Stand up and explain it in Parliament: Kim Carr slams research ‘politicisation’


Denham Sadler
National Affairs Editor

The federal government should be forced to explain in Parliament why it has gone against independent advice in vetoing research grants according to Labor Senator Kim Carr, who slammed the latest incident as “dog whistling” and “crass politicisation”.

Senator Carr, who served as Minister for Research under the Labor government in 2014, said acting Education minister Stuart Robert’s blocking of six research grants recommended for approval was a “political intervention” that risks eroding the independence of the public sector.

On Christmas Eve last year, Mr Robert blocked six research grants that had been recommended for funding following an independent peer review process, saying that they did “not represent value for taxpayers’ money nor contribute to the national interest”.

Labor Senator Kim Carr

Senator Carr said this was political interference for “base political motives”.

“It highlights the politicisation of our research program. The fact that the acting minister has behaved in this highly irregular manner reflects what a dog whistle approach to politics it is. It’s designed to only be heard in certain quarters as part of the culture wars,” Senator Carr told InnovationAus.

“It undermines confidence in researchers’ ability to pursue genuine interest and collaboration, particularly with China. That’s especially important in a whole range of fields of economic importance.”

While stopping short of committing to repeal the powers which allowed Mr Robert to veto the grants, Senator Carr said Labor does not have a history of rejecting independent advice on grants, and would require ministers to explain to Parliament if they do that.

“I was the minister for many years and not once felt the need to do this. These were all recommended by peer reviewed processes – experts who actually understand the research that’s being proposed,” he said.

“I’m not saying the Australian Research Council (ARC) gets everything right but if the government wishes to intervene it should explain itself to Parliament and be prepared to be subject to proper scrutiny, not to try to do it on Christmas Eve in a blatant attempt to avoid public scrutiny and accountability.”

In a tweet on Thursday morning, Senator Carr elaborated on why he didn’t want to completely remove the ministerial veto powers.

“Those wondering why I support retaining the minister’s veto should also ask why the ARC has been keeping sensitivity files on academics. And the ARC’s administration of the Centre of Excellence program does not inspire confidence,” Senator Carr tweeted.

The political interference in research will also have an impact on Australian innovation, he said.

“It’s not only the humanities, creativity is at the core of the innovation project, and the humanities is an important part of innovation in this country. To me it is a matter of deep regret that the government thinks there is to be political advantage in stigmatising the humanities in the way that they have,” Senator Carr said.

“These go to fundamental questions of the prosperity of the nation. The government claims it’s in the national interest, but they are fundamentally deceiving themselves by seeking to stigmatise certain brands of research. It’s incredibly short-sighted.
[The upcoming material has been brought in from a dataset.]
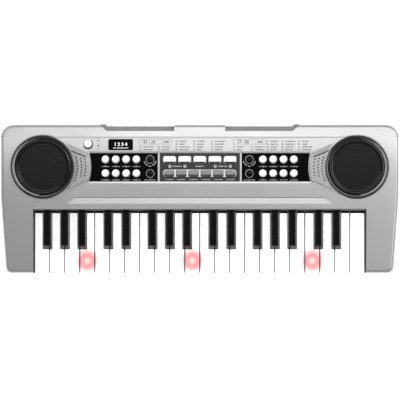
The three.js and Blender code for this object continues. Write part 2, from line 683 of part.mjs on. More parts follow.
// A white key's plan, drawn in by so much, back to a given place.
function whitePlan(key, inset, rearY) {
  const { front, rear } = whiteSides(key);
  const notchY = KEYS_REAR - BLACK_LENGTH - BLACK_GAP - inset;
  const points = [[front[0] + inset, FRONT_Y + inset], [front[1] - inset, FRONT_Y + inset]];
  if (rear[1] < front[1]) points.push([front[1] - inset, notchY], [rear[1] - inset, notchY]);
  points.push([rear[1] - inset, rearY], [rear[0] + inset, rearY]);
  if (rear[0] > front[0]) points.push([rear[0] + inset, notchY], [front[0] + inset, notchY]);
  return points.map(([x, y]) => new THREE.Vector2(x, y));
}

// The tail that carries a key back under the deck and over the rail.
function keyTail(left, right) {
  const front = KEYS_REAR - PLUNGER_LENGTH / 2;
  const rear = PIVOT_Y + TAIL_END;
  const top = WHITE_TOP - WHITE_ROUND;
  const notch = arc(PIVOT_Y, PIVOT_Z, RAIL_RADIUS + RAIL_CLEARANCE, Math.PI, 0, 6);
  const corners = [[rear, PIVOT_Z], [rear, top], [front, top], [front, PIVOT_Z]];
  return sideways([...notch, ...corners.map(([y, z]) => new THREE.Vector2(y, z))], left, right);
}

function whiteKey(key) {
  const { rear } = whiteSides(key);
  const block = prism(whitePlan(key, 0, KEYS_REAR), KEY_BASE, WHITE_TOP, WHITE_ROUND);
  const pocket = prism(whitePlan(key, KEY_WALL, KEYS_REAR - PLUNGER_LENGTH), 0, WHITE_TOP - KEY_WALL);
  return block.subtract(pocket).add(keyTail(...rear));
}

function blackKey(middle) {
  const [left, right] = [middle - BLACK_WIDTH / 2, middle + BLACK_WIDTH / 2];
  const front = KEYS_REAR - BLACK_LENGTH;
  const top = WHITE_TOP + BLACK_RISE;
  const side = [
    [front, KEY_BASE],
    [KEYS_REAR, KEY_BASE],
    [KEYS_REAR, top],
    [front + BLACK_FRONT_SLOPE, top],
    [front, WHITE_TOP + BLACK_ROUND],
  ].map(([y, z]) => new THREE.Vector2(y, z));
  const pocket = box(left + KEY_WALL, right - KEY_WALL, front + KEY_WALL, KEYS_REAR - PLUNGER_LENGTH,
    0, WHITE_TOP - KEY_WALL);
  return sideways(side, left, right, BLACK_ROUND).subtract(pocket).add(keyTail(left, right));
}

// ---- The assembly ----

const SILVER = { color: 0xb4b6b8, roughness: 0.38, metalness: 0.35 };
const GLOSS_BLACK = { color: 0x0b0b0c, roughness: 0.12, metalness: 0 };
const DARK_GREY = { color: 0x2c2d2f, roughness: 0.5, metalness: 0 };
const WHITE = { color: 0xf4f4f2, roughness: 0.25, metalness: 0 };
const RUBBER_GREY = { color: 0x77797b, roughness: 0.7, metalness: 0 };
const BOARD_GREEN = { color: 0x2f5d3a, roughness: 0.5, metalness: 0 };
const STEEL = { color: 0x8d9094, roughness: 0.35, metalness: 0.9 };

const keyboard = new THREE.Group();
const deck = new THREE.Group(); // what lies in the deck's tilted plane
deck.position.set(0, SPEAKER_Y, deckZ(SPEAKER_Y));
deck.rotation.x = DECK_TILT;
keyboard.add(deck);

function place(parent, name, body, look, x = 0) {
  const mesh = new THREE.Mesh(surface(body), new THREE.MeshStandardMaterial(look));
  mesh.name = name;
  mesh.position.x = x;
  parent.add(mesh);
}

const numbered = (name, i) => `${name}_${String(i + 1).padStart(2, "0")}`;

place(keyboard, "upper_case", upperCase(), SILVER);
place(keyboard, "lower_case", lowerCase(), SILVER);
place(keyboard, "battery_door", batteryDoor(), SILVER);
place(keyboard, "contact_board", contactBoard(), BOARD_GREEN);
place(deck, "main_board", mainBoard(), BOARD_GREEN);
place(deck, "control_panel", controlPanel(), GLOSS_BLACK);
place(deck, "tone_buttons", roundButtons(-1), WHITE);
place(deck, "rhythm_buttons", roundButtons(1), WHITE);
place(deck, "drum_pads", drumPads(), RUBBER_GREY);
place(deck, "power_button", powerButton(), WHITE);
DOME_SPOTS.forEach(([x, y], i) => place(deck, numbered("dome_button", i), domeButton(x, y), GLOSS_BLACK));
BAR_SPOTS.forEach((x, i) => place(deck, numbered("bar_button", i), barButton(x), WHITE));
for (const [name, side] of [["left", -1], ["right", 1]]) {
  place(deck, `grille_${name}`, grille(), DARK_GREY, side * SPEAKER_X);
  place(deck, `driver_${name}`, driver(), STEEL, side * SPEAKER_X);
}
for (let key = 0; key < WHITE_KEYS; key++) place(keyboard, numbered("white_key", key), whiteKey(key), WHITE);
Array.from({ length: WHITE_KEYS }, (_, key) => blackAfter(key))
  .filter((middle) => middle !== null)
  .forEach((middle, i) => place(keyboard, numbered("black_key", i), blackKey(middle), GLOSS_BLACK));

export default keyboard;
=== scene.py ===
"""Dresses a toy electronic keyboard with 37 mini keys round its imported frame.

Everything is in metres, +Z up, with the player at -Y. Pieces of the deck are made lying flat, with the line
through both speakers as their X axis, and are then turned into the deck's own tilted plane.
"""

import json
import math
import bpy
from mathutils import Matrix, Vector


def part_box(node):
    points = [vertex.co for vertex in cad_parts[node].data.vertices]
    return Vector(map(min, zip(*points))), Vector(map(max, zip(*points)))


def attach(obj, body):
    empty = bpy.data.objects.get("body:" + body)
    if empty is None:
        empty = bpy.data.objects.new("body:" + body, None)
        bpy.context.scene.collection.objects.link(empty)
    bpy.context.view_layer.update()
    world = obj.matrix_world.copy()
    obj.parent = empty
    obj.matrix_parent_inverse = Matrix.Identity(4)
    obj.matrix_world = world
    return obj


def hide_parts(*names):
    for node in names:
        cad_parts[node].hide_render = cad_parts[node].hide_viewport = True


bl_info = {
    "name": "Toy Electronic Keyboard",
    "version": (1, 0, 0),
    "blender": (4, 5, 0),
    "location": "3D View > Sidebar > Keyboard",
    "description": "Shells, keys, buttons, speakers and finishes of a toy keyboard with 37 mini keys",
    "category": "Add Mesh",
}

import bmesh
import bpy
from bpy.props import FloatProperty, FloatVectorProperty, PointerProperty
from mathutils import Matrix, Vector
from mathutils.geometry import intersect_point_line

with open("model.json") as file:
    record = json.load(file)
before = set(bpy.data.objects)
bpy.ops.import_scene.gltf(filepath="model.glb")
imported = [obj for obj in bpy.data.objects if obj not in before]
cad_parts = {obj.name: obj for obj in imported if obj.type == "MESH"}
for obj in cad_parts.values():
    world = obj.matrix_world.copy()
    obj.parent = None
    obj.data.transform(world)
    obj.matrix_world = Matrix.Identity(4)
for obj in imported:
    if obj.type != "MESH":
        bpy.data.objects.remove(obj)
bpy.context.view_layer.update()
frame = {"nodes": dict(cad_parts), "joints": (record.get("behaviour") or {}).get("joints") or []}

MM = 0.001

# ---- Places read from the frame ----

JOINTS = {joint["name"]: joint for joint in frame["joints"]}
PRESS = Vector(JOINTS["power_button_press"]["axis"])  # square to the deck, downwards
TILT = math.atan2(PRESS.y, -PRESS.z)
SLOPE = math.tan(TILT)
_, PIVOT_Y, PIVOT_Z = JOINTS["white_key_01_press"]["pos_m"]
CASE_HALF, REAR_Y, TOP_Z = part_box("upper_case")[1]
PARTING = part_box("upper_case")[0].z
FRONT_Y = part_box("lower_case")[0].y
KEY_BASE, WHITE_TOP = (corner.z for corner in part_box("white_key_22"))
BLACK_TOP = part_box("black_key_01")[1].z
WHITE_KEYS = sum(name.startswith("white_key") for name in frame["nodes"])
BLACK_KEYS = sum(name.startswith("black_key") for name in frame["nodes"])
SIDES = (-1, 1)
SIDE_NAMES = {-1: "left", 1: "right"}


# ---- Sizes and colours that a user may change ----


def length(name, description, millimetres):
    return FloatProperty(name=name, description=description, default=millimetres * MM, unit="LENGTH",
                         precision=5)


def colour(name, description, red, green, blue):
    return FloatVectorProperty(name=name, description=description, default=(red, green, blue),
                               subtype="COLOR", min=0, max=1)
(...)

“They see short-term political motives but long-term damage is being done to our relationships, and it’s undermining research confidence.”

This week dozens of Australian Research Centre laureate fellows labelled the vetoing as “political and short-sighted”.

University of Sydney vice-chancellor Mark Scott has also said he is “dismayed” that two of the institution’s research projects were among those that were blocked by the minister.

“This action must be considered political interference and unacceptable for a process that relies on peer review to ensure academic integrity. We are calling for legislation to ensure the Australian Research Council can operate free from any such political interference in future,” Professor Scott said.